> _INFORMATION SHOWN_
= = = =

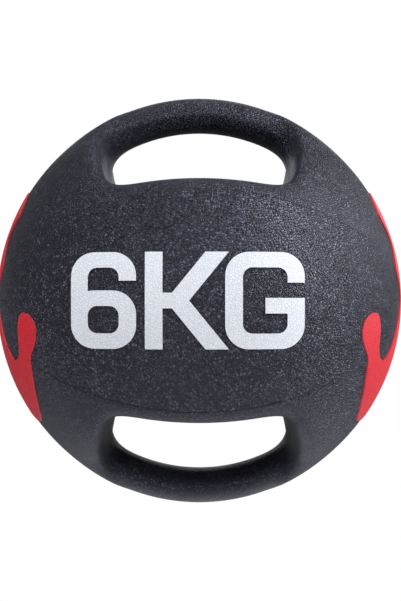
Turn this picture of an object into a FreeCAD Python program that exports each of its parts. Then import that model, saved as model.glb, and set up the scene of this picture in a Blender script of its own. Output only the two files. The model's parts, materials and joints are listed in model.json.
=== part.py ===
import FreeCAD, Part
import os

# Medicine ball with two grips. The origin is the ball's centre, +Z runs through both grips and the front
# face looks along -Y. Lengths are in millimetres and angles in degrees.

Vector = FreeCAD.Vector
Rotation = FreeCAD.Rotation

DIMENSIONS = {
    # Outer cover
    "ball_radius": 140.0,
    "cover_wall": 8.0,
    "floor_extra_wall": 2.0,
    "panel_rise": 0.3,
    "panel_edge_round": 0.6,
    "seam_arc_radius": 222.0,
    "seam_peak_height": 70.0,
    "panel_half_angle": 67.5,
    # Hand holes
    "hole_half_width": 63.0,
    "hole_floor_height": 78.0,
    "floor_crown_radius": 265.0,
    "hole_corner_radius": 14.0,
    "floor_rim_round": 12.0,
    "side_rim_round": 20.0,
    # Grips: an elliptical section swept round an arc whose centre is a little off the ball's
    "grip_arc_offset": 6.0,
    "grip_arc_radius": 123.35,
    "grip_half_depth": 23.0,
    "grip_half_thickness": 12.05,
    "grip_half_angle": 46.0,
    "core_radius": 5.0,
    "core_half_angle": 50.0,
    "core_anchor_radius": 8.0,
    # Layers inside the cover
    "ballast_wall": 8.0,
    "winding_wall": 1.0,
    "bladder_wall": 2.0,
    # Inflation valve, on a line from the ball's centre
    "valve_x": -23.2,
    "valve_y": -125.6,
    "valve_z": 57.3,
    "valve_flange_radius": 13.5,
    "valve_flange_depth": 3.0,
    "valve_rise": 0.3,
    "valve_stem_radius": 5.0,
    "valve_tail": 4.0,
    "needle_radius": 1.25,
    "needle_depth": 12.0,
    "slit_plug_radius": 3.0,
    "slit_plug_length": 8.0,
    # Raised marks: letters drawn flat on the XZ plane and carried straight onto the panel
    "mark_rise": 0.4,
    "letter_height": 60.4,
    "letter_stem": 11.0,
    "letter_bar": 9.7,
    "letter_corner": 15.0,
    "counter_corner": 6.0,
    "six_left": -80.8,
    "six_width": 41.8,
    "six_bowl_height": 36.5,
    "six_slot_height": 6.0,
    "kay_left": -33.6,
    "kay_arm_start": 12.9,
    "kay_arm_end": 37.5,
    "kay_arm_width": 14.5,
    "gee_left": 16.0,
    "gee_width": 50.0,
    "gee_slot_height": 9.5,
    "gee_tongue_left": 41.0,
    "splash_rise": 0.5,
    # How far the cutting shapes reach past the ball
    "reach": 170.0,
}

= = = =

> _WHAT TO DO_
Using the material above, quote the first line and each line after it, stopping at and including the line that holds "Rotation = FreeCAD.Rotation".

> _TASK OUTPUT_
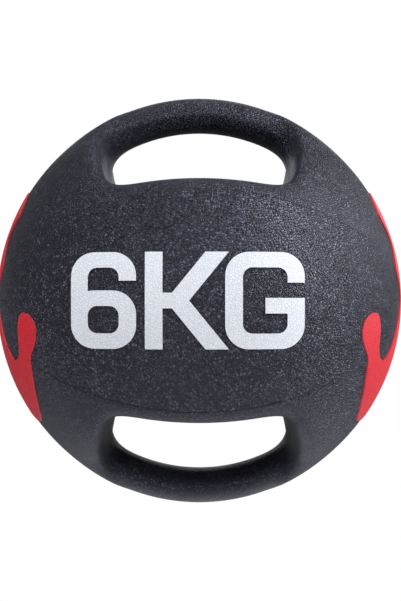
Turn this picture of an object into a FreeCAD Python program that exports each of its parts. Then import that model, saved as model.glb, and set up the scene of this picture in a Blender script of its own. Output only the two files. The model's parts, materials and joints are listed in model.json.
=== part.py ===
import FreeCAD, Part
import os

# Medicine ball with two grips. The origin is the ball's centre, +Z runs through both grips and the front
# face looks along -Y. Lengths are in millimetres and angles in degrees.

Vector = FreeCAD.Vector
Rotation = FreeCAD.Rotation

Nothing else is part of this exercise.